Common Misconceptions Among New Investors

One of the most common misconceptions about Nepal’s capital market, as in many emerging economies, is that investing and speculation are the same. In reality, investing involves purchasing shares of fundamentally strong companies after evaluating factors such as financial performance, profitability, dividend history, corporate governance, and management quality, with the goal of creating long-term wealth. Speculation, on the other hand, is driven primarily by short-term price movements, market rumors, social media hype, or unverified tips in the hope of making quick profits.

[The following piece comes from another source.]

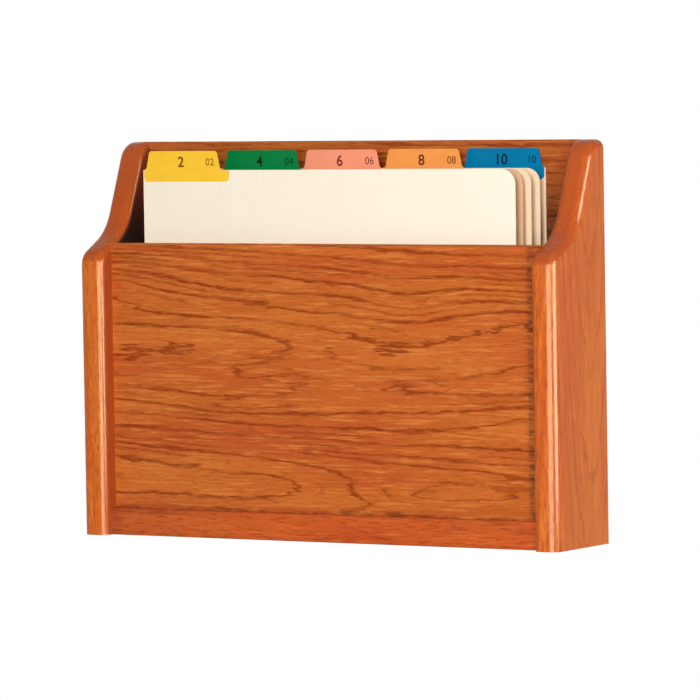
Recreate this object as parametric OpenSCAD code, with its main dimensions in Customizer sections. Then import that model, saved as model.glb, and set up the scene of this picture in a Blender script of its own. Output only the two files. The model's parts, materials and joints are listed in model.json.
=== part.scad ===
// Wall pocket in oak for letter-size sheets, with five index guides standing in it.
// X runs to the right, Y runs from the front to the wall and Z runs up. The origin lies on
// the wall plane, midway between the two wall screws.

/* [Case] */
// Width over the two side boards
case_w = 378; // [350:1:420]
// Depth from the wall to the front edges of the side boards
case_d = 71; // [66:0.5:85]
// Height of the side boards and of the back
case_h = 272; // [262:1:290]
// Thickness of the solid side boards
side_t = 19; // [16:0.5:22]
// Thickness of the bottom board
bottom_t = 19; // [14:0.5:22]
// How far the bottom board's front edge stands behind the side boards' front edges
bottom_recess = 7; // [3:0.5:10]
// Radius that eases the front arrises of the bottom board
bottom_ease_r = 1.5; // [0.5:0.25:3]

/* [Side board outline] */
// Radius of the roundover along the front and top arrises
edge_r = 6.35; // [3:0.05:7]
// Radius of the shoulder where the upright front edge turns back
shoulder_r = 12; // [9:0.5:15]
// Angle that the shoulder turns through, measured from upright
shoulder_angle = 62; // [50:1:68]
// How far the shoulder starts below the top of the front panel
shoulder_drop = 15; // [12:0.5:18]
// Radius of the hollow curve above the shoulder
cove_r = 38; // [30:1:44]
// Angle at which the edge leans back above the hollow, measured from upright
lean_angle = 22; // [15:1:26]
// Radius of the top front corner
crown_r = 16; // [11:0.5:18]
// Depth of the flat left at the top, measured from the wall
crown_flat = 4.5; // [2:0.5:8]

/* [Front and back panels] */
// Height of the front panel's top above the underside of the case
front_h = 203; // [195:1:210]
// Thickness of the plywood front panel
front_t = 6; // [4:0.5:9]
// How far the front panel's face stands behind the side boards' front edges
front_recess = 13.5; // [11:0.5:16]
// Thickness of the plywood back panel
back_t = 6; // [5:0.5:9]
// How far the panels are let into the side boards
groove_deep = 6; // [4:0.5:8]
// How far the front panel is let into the bottom board
bottom_groove_deep = 5; // [3:0.5:8]
// Thickness of the solid strips on the panels' top edges
band_t = 1; // [0.5:0.25:3]
// Clearance beside a panel in its groove
groove_gap = 0.05; // [0.02:0.01:0.2]

/* [Wall screws] */
// Height of the two screw holes above the underside of the case
screw_h = 235; // [215:1:245]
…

As legendary investor Warren Buffett aptly stated, “Risk comes from not knowing what you’re doing,” reminding investors that informed decisions—not speculation—are the foundation of successful investing.

The Share Market Is Gambling: One of the most common misconceptions is that investing in the stock market is no different from gambling. While short-term speculation exists, the capital market is basically a platform for investing in real businesses that generate profits, create jobs, pay taxes, and contribute to economic growth. Although share prices may fluctuate in the short term, their long-term value is driven by the financial performance and growth prospects of the related companies.

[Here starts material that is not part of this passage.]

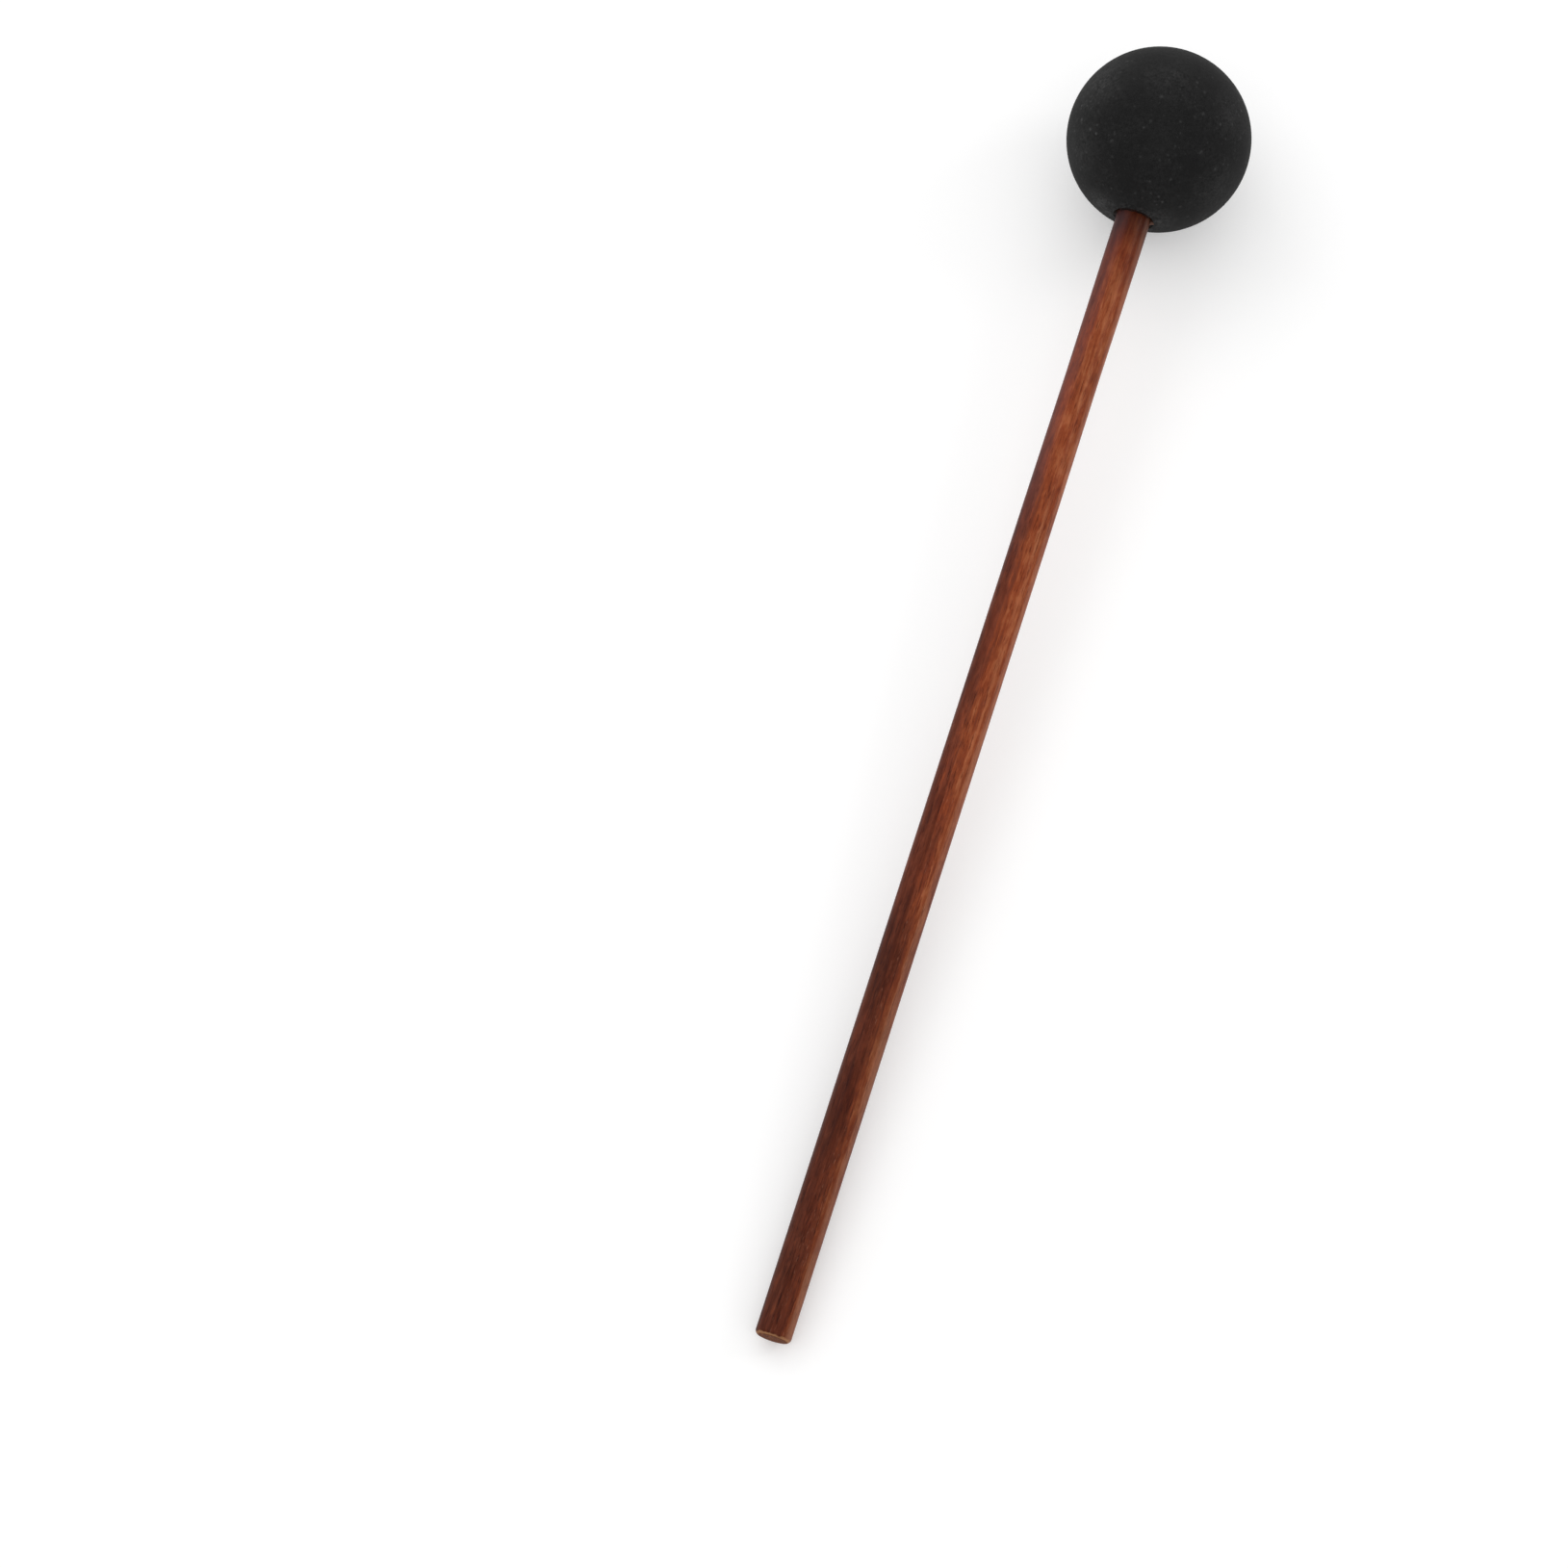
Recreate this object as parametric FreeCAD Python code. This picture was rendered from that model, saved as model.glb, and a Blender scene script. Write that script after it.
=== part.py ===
import FreeCAD
import Part

import math
import os

# Gong mallet: a solid rubber ball glued onto the end of a slim, lacquered wooden stick.
# Sizes are in millimetres, angles in degrees. The stick, the glue and the drill that bores the ball
# are each drawn as a half section and turned about the mallet's axis: x is zero at the centre of the
# ball, +x runs out through the ball, and the stick runs off towards -x. The pieces are then laid
# down as the mallet lies on a table, with the ball and the rounded butt of the stick touching z = 0,
# the head towards +X and the origin under the middle of the length.

# Ball
HEAD_DIAMETER = 32.0
BELT_SHARE = 0.6  # width of the belt of the ball between its two caps, as a share of its diameter
MOUTH_BEVEL = 0.6  # depth of the broken edge where the bore opens in the ball
DRILL_POINT_ANGLE = 118.0  # full angle of the cone that the drill leaves at the blind end

# Stick
STICK_DIAMETER = 6.0
STICK_LENGTH = 224.0
TENON_BEVEL = 0.5  # on the end that goes into the ball
BUTT_ROUND = 0.8  # on the rim of the free end

# Shallow waist, sanded into the stick a little below the ball
WAIST_DIAMETER = 5.8
WAIST_START = 6.0  # from the ball's surface
WAIST_RUN_IN = 25.0
WAIST_RUN_OUT = 24.0

# Glued joint
SEAT_DEPTH = 20.0  # how far the stick goes in below the ball's surface
GLUE_FILM = 0.15  # clearance between the stick and the wall of the bore
GLUE_POOL = 1.2  # clearance between the stick's end and the shoulder of the bore
GLUE_CLIMB = 0.35  # how far the squeezed-out glue wets up the stick

CUT_OVERRUN = 1.0  # how far a cutting shape reaches past what it cuts

HEAD_RADIUS = HEAD_DIAMETER / 2
STICK_RADIUS = STICK_DIAMETER / 2
WAIST_RADIUS = WAIST_DIAMETER / 2
BORE_RADIUS = STICK_RADIUS + GLUE_FILM

# Places along the axis
TENON_END_X = SEAT_DEPTH - HEAD_RADIUS
BUTT_END_X = TENON_END_X - STICK_LENGTH
BORE_SHOULDER_X = TENON_END_X + GLUE_POOL
BORE_POINT_X = BORE_SHOULDER_X + BORE_RADIUS / math.tan(math.radians(DRILL_POINT_ANGLE / 2))
BORE_MOUTH_X = MOUTH_BEVEL - math.sqrt(HEAD_RADIUS ** 2 - BORE_RADIUS ** 2)


def point(x, radius):
    """A point of a half section: its place along the axis and its distance from it."""
    return FreeCAD.Vector(x, 0, radius)


def line(start, end):
    return Part.LineSegment(start, end).toShape()


def arc(start, middle, end):
    return Part.Arc(start, middle, end).toShape()


def eased(start, end):
    """A gentle S-curve that leaves start and reaches end parallel to the axis."""
    half_way = (start.x + end.x) / 2
    curve = Part.BezierCurve()
    curve.setPoles([start, point(half_way, start.z), point(half_way, end.z), end])
    return curve.toShape()


def turned(edges):
    """The solid that a closed half section sweeps out in a full turn about the axis.

    Its edges run anticlockwise, seen with +x to the right, so that the solid's faces look outwards.
    """
    section = Part.Face(Part.Wire(edges))
    return section.revolve(FreeCAD.Vector(0, 0, 0), FreeCAD.Vector(1, 0, 0), 360)


def bore_wall():
    """The blind bore's edges, from the point that the drill leaves out to the bevel at its mouth."""
    drill_point = point(BORE_POINT_X, 0)
    shoulder = point(BORE_SHOULDER_X, BORE_RADIUS)
    mouth = point(BORE_MOUTH_X, BORE_RADIUS)
    return [line(drill_point, shoulder), line(shoulder, mouth)]


def tenon_wall(far_point):
    """The bevelled end of the stick, from its centre round to a point out along its side."""
    centre = point(TENON_END_X, 0)
    face_rim = point(TENON_END_X, STICK_RADIUS - TENON_BEVEL)
    side_rim = point(TENON_END_X - TENON_BEVEL, STICK_RADIUS)
    return [line(centre, face_rim), line(face_rim, side_rim), line(side_rim, far_point)]


def ball():
    """A solid ball, its surface laid in a belt round the mallet's axis and two caps at its ends.

    The caps belong to a sphere that stands upright, with its poles and its seam in the belt, so
    none of them lies in the striking face or at the mouth of the bore.
    """
    centre = FreeCAD.Vector(0, 0, 0)
    along = FreeCAD.Vector(1, 0, 0)
    up = FreeCAD.Vector(0, 0, 1)
    belt_width = HEAD_DIAMETER * BELT_SHARE
    slab_width = HEAD_DIAMETER + 2 * CUT_OVERRUN
    slab_corner = FreeCAD.Vector(-belt_width / 2, -slab_width / 2, -slab_width / 2)
    slab = Part.makeBox(belt_width, slab_width, slab_width, slab_corner)
    belt = Part.makeSphere(HEAD_RADIUS, centre, along).common(slab)
    upright = Part.makeSphere(HEAD_RADIUS, centre, up)
    upright.rotate(centre, up, 90)
    return belt.fuse(upright.cut(slab))


def drill():
    """What the drill takes out: the blind bore, its pointed end and the bevel at its mouth."""
    flare = HEAD_RADIUS + BORE_MOUTH_X + CUT_OVERRUN
    flare_rim = point(BORE_MOUTH_X - flare, BORE_RADIUS + flare)
    flare_centre = point(flare_rim.x, 0)
    return turned([
        *bore_wall(),
        line(point(BORE_MOUTH_X, BORE_RADIUS), flare_rim),
        line(flare_rim, flare_centre),
        line(flare_centre, point(BORE_POINT_X, 0)),
    ])


def rubber_head():
    """Solid rubber ball with a blind bore."""
    return ball().cut(drill())


def wooden_stick():
    """Bevelled tenon, shallow waist below the ball, straight grip and rounded butt."""
    waist_top = point(-HEAD_RADIUS - WAIST_START, STICK_RADIUS)
    waist_middle = point(waist_top.x - WAIST_RUN_IN, WAIST_RADIUS)
    grip_top = point(waist_middle.x - WAIST_RUN_OUT, STICK_RADIUS)
    rim_side = point(BUTT_END_X + BUTT_ROUND, STICK_RADIUS)
    rim_face = point(BUTT_END_X, STICK_RADIUS - BUTT_ROUND)
    reach = BUTT_ROUND * math.sin(math.radians(45))
    rim_middle = point(rim_side.x - reach, rim_face.z + reach)
    butt_centre = point(BUTT_END_X, 0)
    return turned([
        *tenon_wall(waist_top),
        eased(waist_top, waist_middle),
        eased(waist_middle, grip_top),
        line(grip_top, rim_side),
        arc(rim_side, rim_middle, rim_face),
        line(rim_face, butt_centre),
        line(butt_centre, point(TENON_END_X, 0)),
    ])


def glue_joint():
    """Cured glue: a pool in the blind end, a film round the tenon and a slope up the stick."""
    on_stick = point(BORE_MOUTH_X - GLUE_CLIMB, STICK_RADIUS)
    return turned([
        *bore_wall(),
        line(point(BORE_MOUTH_X, BORE_RADIUS), on_stick),
        *reversed(tenon_wall(on_stick)),
        line(point(TENON_END_X, 0), point(BORE_POINT_X, 0)),
    ])


def lying_on_a_table():
    """The placement that rests the ball and the rounded rim of the butt on z = 0."""
    rim_x = -BUTT_END_X - BUTT_ROUND
    rim_radius = STICK_RADIUS - BUTT_ROUND
    drop = HEAD_RADIUS - BUTT_ROUND
    tilt = math.asin(drop / math.hypot(rim_x, rim_radius)) - math.atan2(rim_radius, rim_x)
    butt_reach = rim_x * math.cos(tilt) + rim_radius * math.sin(tilt) + BUTT_ROUND
    ball_centre = FreeCAD.Vector((butt_reach - HEAD_RADIUS) / 2, 0, HEAD_RADIUS)
    return FreeCAD.Placement(ball_centre, FreeCAD.Rotation(FreeCAD.Vector(0, -1, 0), math.degrees(tilt)))


def main():
    pieces = {
        "rubber_head": rubber_head(),
        "wooden_stick": wooden_stick(),
        "glue_joint": glue_joint(),
    }
    os.makedirs("parts", exist_ok=True)
    placement = lying_on_a_table()
    for name, solid in pieces.items():
        solid.Placement = placement
        solid.exportStep(f"parts/{name}.step")


main()
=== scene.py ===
import math

import bpy
from mathutils import Matrix, Vector, noise


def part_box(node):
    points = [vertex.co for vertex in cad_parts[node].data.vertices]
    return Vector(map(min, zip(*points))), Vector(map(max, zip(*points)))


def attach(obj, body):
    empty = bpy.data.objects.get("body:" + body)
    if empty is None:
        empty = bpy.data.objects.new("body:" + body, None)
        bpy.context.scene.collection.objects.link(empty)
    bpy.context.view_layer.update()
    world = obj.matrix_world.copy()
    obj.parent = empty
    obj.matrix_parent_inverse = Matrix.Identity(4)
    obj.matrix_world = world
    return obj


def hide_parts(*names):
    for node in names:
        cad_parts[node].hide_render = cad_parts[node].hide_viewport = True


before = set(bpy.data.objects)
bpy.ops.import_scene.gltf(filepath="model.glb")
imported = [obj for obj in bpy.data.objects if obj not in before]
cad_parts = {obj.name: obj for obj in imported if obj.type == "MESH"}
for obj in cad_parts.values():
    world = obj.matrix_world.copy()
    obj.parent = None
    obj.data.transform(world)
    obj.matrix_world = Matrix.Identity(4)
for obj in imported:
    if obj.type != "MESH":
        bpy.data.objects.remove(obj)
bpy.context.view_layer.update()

# Gong mallet: a dark rubber ball glued onto a slim, lacquered wooden stick. The ball and the stick
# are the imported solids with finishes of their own; the glue that shows in the mouth of the ball's
# bore is modelled here, lumpy as it dried. Sizes are in millimetres and angles in radians unless a
# name says otherwise. They are measured in the mallet's own axes: x is zero at the centre of the
# ball and runs out through it, and the stick runs off towards -x.
MM = 0.001
WHITE = (1.0, 1.0, 1.0, 1.0)

# Sizes of the solids
HEAD_RADIUS = 16.0
STICK_RADIUS = 3.0
STICK_LENGTH = 224.0
SEAT_DEPTH = 20.0
TENON_BEVEL = 0.5
BUTT_ROUND = 0.8
BORE_RADIUS = 3.15
MOUTH_BEVEL = 0.6
GLUE_POOL = 1.2
DRILL_POINT_ANGLE = math.radians(118.0)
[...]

Prices Only Move Upward: Factors such as economic conditions, interest rates, political developments, corporate performance, and investor sentiment influence market prices. Short-term declines are a normal part of investing and do not necessarily indicate a weak market.

IPOs Always Guarantee Profits: Many investors believe every IPO will deliver immediate gains, but this is no longer true. While many IPOs in Nepal have historically listed at premiums above their face value of Rs. 100, returns now vary depending on a company’s financial strength, business model, growth potential, and market conditions. Investors should evaluate each IPO on its merits rather than assume guaranteed profits.

A Lower Share Price Means Better Value: Many investors assume that a lower-priced share is a better bargain, but a share’s price alone says little about its true value. A stock trading at Rs. 1,000 may be better value than one trading at Rs. 100 if its earnings, growth prospects, and financial strength are stronger. Smart investors focus on a company’s intrinsic value rather than its nominal share price.

Managing Risk Without Fearing It

Risk is an unavoidable component of investing. The objective is not to eliminate risk—an impossible task—but to understand and manage it intelligently. Before investing in Nepal’s capital market, every investor should carefully evaluate the following factors to make informed and disciplined financial decisions:

  • Define Your Investment Goals: Determine whether your objective is long-term wealth creation, regular income, retirement planning, or achieving a specific financial milestone. 
  • Assess Your Risk Tolerance: Understand how much risk you are willing and financially able to take. Higher potential returns are generally accompanied by higher levels of risk. 
  • Conduct Thorough Research: Analyze a company’s financial performance, management quality, industry outlook, and growth prospects before making any investment decision. 
  • Monitor Market Conditions: Economic trends, interest rates, inflation, government policies, and overall market sentiment can significantly influence investment performance. 
  • Consider Your Investment Horizon: Long-term investing generally provides greater opportunities to benefit from compounding and reduces the impact of short-term market volatility. 
  • Evaluate Investment Costs: Brokerage commissions, taxes, and other transaction costs should be considered, as they directly affect overall investment returns. 
  • Maintain Strong Financial Health: Build an emergency fund and avoid excessive debt before investing to reduce the likelihood of selling investments during unfavorable market conditions. 
  • Develop a Clear Investment Strategy: Invest systematically based on your financial goals rather than reacting to market rumors or short-term price movements. 
  • Diversify Your Portfolio: Spread investments across different asset classes, sectors, and securities to reduce overall portfolio risk and improve long-term stability. 
  • Stay Updated on Regulations: Keep informed about policies and regulations issued by the Securities Board of Nepal (SEBON), the Nepal Stock Exchange (NEPSE), and CDS and Clearing Limited (CDSC), as regulatory changes can affect investment opportunities and market operations. 

Conclusion

Nepal’s capital market should neither be viewed as a shortcut to instant wealth nor dismissed as an arena reserved for speculators. It is an essential platform that mobilizes savings, finances economic growth, supports entrepreneurship, and enables ordinary citizens to participate in the country’s development through ownership of productive enterprises. For new investors, the biggest investment is not the purchase of a share but the acquisition of knowledge. Markets will inevitably rise and fall, and individual companies will experience periods of success and difficulty. Those who approach investing with patience, discipline, careful analysis, and realistic expectations are far more likely to achieve long-term financial success than those who chase quick profits.

Warren Buffett perhaps summarizes this philosophy best: “The best investment you can make is an investment in yourself.”

For every aspiring investor in Nepal, that investment begins with financial education. Once knowledge becomes the foundation of investment decisions, the capital market transforms from a place of uncertainty into a powerful instrument for building personal prosperity and contributing to the nation’s economic progress.